▶ **Task details**:
Output the full material exactly as it appears here.

▶ **Input records**:
• • • •
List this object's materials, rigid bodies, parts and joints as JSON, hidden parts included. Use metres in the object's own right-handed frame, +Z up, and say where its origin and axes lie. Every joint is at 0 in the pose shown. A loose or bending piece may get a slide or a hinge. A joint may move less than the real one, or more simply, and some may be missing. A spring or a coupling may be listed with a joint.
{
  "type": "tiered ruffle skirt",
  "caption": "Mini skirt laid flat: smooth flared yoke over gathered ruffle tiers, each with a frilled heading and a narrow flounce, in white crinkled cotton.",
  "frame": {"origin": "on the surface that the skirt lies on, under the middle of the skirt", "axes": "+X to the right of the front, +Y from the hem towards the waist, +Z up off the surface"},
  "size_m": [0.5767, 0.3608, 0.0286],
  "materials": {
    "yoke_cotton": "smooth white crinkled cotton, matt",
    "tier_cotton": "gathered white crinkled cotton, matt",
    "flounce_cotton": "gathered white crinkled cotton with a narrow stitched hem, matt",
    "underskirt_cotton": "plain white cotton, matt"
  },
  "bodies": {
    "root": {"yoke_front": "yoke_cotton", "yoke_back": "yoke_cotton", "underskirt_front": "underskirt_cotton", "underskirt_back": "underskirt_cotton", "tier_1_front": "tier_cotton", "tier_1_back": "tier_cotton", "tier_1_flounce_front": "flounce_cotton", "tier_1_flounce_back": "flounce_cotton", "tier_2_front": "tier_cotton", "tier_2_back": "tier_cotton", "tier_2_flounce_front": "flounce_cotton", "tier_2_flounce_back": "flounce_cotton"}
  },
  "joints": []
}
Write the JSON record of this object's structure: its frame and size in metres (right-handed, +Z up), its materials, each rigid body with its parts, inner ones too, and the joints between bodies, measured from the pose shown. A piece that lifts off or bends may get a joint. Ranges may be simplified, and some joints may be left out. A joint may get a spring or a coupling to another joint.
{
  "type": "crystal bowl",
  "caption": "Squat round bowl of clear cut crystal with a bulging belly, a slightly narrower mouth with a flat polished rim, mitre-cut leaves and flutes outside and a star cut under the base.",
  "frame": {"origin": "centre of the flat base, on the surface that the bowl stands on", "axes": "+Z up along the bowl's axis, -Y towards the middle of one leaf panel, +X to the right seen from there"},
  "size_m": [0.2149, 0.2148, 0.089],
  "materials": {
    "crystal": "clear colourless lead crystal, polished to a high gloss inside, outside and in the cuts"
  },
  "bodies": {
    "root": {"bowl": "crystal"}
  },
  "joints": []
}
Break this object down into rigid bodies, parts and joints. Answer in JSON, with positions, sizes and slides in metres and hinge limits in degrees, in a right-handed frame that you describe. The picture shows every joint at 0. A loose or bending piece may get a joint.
• • • •
▶ **Solution**:
List this object's materials, rigid bodies, parts and joints as JSON, hidden parts included. Use metres in the object's own right-handed frame, +Z up, and say where its origin and axes lie. Every joint is at 0 in the pose shown. A loose or bending piece may get a slide or a hinge. A joint may move less than the real one, or more simply, and some may be missing. A spring or a coupling may be listed with a joint.
{
  "type": "tiered ruffle skirt",
  "caption": "Mini skirt laid flat: smooth flared yoke over gathered ruffle tiers, each with a frilled heading and a narrow flounce, in white crinkled cotton.",
  "frame": {"origin": "on the surface that the skirt lies on, under the middle of the skirt", "axes": "+X to the right of the front, +Y from the hem towards the waist, +Z up off the surface"},
  "size_m": [0.5767, 0.3608, 0.0286],
  "materials": {
    "yoke_cotton": "smooth white crinkled cotton, matt",
    "tier_cotton": "gathered white crinkled cotton, matt",
    "flounce_cotton": "gathered white crinkled cotton with a narrow stitched hem, matt",
    "underskirt_cotton": "plain white cotton, matt"
  },
  "bodies": {
    "root": {"yoke_front": "yoke_cotton", "yoke_back": "yoke_cotton", "underskirt_front": "underskirt_cotton", "underskirt_back": "underskirt_cotton", "tier_1_front": "tier_cotton", "tier_1_back": "tier_cotton", "tier_1_flounce_front": "flounce_cotton", "tier_1_flounce_back": "flounce_cotton", "tier_2_front": "tier_cotton", "tier_2_back": "tier_cotton", "tier_2_flounce_front": "flounce_cotton", "tier_2_flounce_back": "flounce_cotton"}
  },
  "joints": []
}
Write the JSON record of this object's structure: its frame and size in metres (right-handed, +Z up), its materials, each rigid body with its parts, inner ones too, and the joints between bodies, measured from the pose shown. A piece that lifts off or bends may get a joint. Ranges may be simplified, and some joints may be left out. A joint may get a spring or a coupling to another joint.
{
  "type": "crystal bowl",
  "caption": "Squat round bowl of clear cut crystal with a bulging belly, a slightly narrower mouth with a flat polished rim, mitre-cut leaves and flutes outside and a star cut under the base.",
  "frame": {"origin": "centre of the flat base, on the surface that the bowl stands on", "axes": "+Z up along the bowl's axis, -Y towards the middle of one leaf panel, +X to the right seen from there"},
  "size_m": [0.2149, 0.2148, 0.089],
  "materials": {
    "crystal": "clear colourless lead crystal, polished to a high gloss inside, outside and in the cuts"
  },
  "bodies": {
    "root": {"bowl": "crystal"}
  },
  "joints": []
}
Break this object down into rigid bodies, parts and joints. Answer in JSON, with positions, sizes and slides in metres and hinge limits in degrees, in a right-handed frame that you describe. The picture shows every joint at 0. A loose or bending piece may get a joint.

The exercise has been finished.